Prime Minister Rishi Sunak said the UK was doing “everything we can to ensure the security of British citizens” after the Defence Secretary said it seemed “very likely” there are British hostages in Gaza.

The UK government had struggled to arrange repatriation flights from Israel - but a Foreign, Commonwealth and Development Office spokesperson said on Friday evening a government chartered flight has left Israel with further flights expected to leave in the coming days.

The FCDO did not confirm where the flight was due to land.

Three Britons are confirmed to have lost their lives during the weekend’s assault on Israel, but reports have suggested at least 17 could be among the casualties.

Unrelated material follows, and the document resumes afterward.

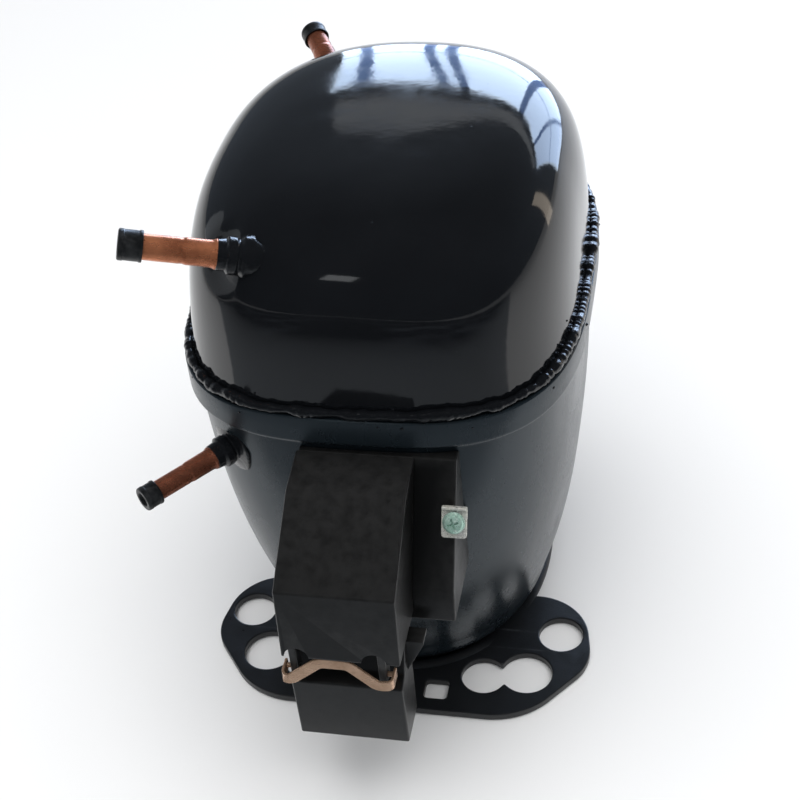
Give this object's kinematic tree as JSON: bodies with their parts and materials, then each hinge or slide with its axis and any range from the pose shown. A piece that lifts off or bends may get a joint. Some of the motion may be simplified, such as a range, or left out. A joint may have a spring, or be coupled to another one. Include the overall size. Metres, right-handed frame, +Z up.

The war has claimed at least 2,800 lives on both sides since Hamas launched an incursion on October 7, with Israel placing the 25-mile Gaza Strip under siege and subjecting it to a torrent of retaliatory air strikes.

Sharon Lifschitz and Noam Sagi - two London-based British Israelis whose parents are among the hostages held by Hamas in Gaza Credit: PA

Scottish First Minister Humza Yousaf called for an end to deaths in Gaza and for the international community to “step up”, amid the evacuation orders.

Mr Yousaf said there was “no justification for the death of innocent men, women and children”.

His in-laws are trapped in Gaza, and his wife Nadia El-Nakla has spoken of her torment at the prospect of her relatives living in a refugee camp with no food or water.

The march on Saturday follows calls from Mr Sunak on Israel to “protect ordinary Palestinians and facilitate humanitarian aid” and from the Archbishop of Canterbury for a Gaza humanitarian corridor.

Archbishop Justin Welby said in a statement: “I plead that the sins of Hamas are not borne by the citizens of Gaza, who themselves have faced such suffering over many decades.

“The price of evil cannot be paid by the innocent. Civilians cannot bear the costs of terrorists.”

A Section 12 will be in force from midday covering the demonstration route, which starts at Portland Place and finishes in Whitehall.

Palestinians inspect the rubble of buildings hit by an Israeli airstrike at Al Shati Refugee Camp Credit: Hatem Moussa/AP

Speaking on Friday, Met Police Deputy Assistant Commissioner Laurence Taylor added: “Whilst people have the right to protest, they do not have the right to incite violence, they do not have the right to incite hatred and they do not have the right to commit criminal offences and we will robustly police that situation.”

Waving a proscribed flag in support of Hamas or other proscribed organisations at the protest will be an offence.

At the same briefing, Mr Taylor told of a “massive increase” in antisemitic crime and incidents since the Israel-Hamas conflict.

He said the force has seen an increase in Islamophobic incidents as well, “but nothing like the scale of the increase in antisemitism”.

Mr Sunak condemned the “disgusting rise” in antisemitism.

Prime Minister Rishi Sunak said intimidating behaviour and inciting violence or hatred will not be tolerated and will instead be met “with the full force of the law”.

No 10 announced £3 million in extra funding will be given to provide the Jewish community with additional protection, with strengthened security at schools and synagogues.

RFA Argus has been sent to the eastern Mediterranean to support Israel and humanitarian efforts Credit: LPhot Rory Arnold/PA

A small number of schools in north London were closed due to safety fears.

Contractors working at Ateres Beis Yaakov primary school in Hendon, which was closed on Friday, said they had been asked to “raise the fence” to make it harder for people to “reach over”.

Gates were locked at Menorah High School and Torah Vodaas Primary School in Barnet on Friday, with no staff or pupils seen on site.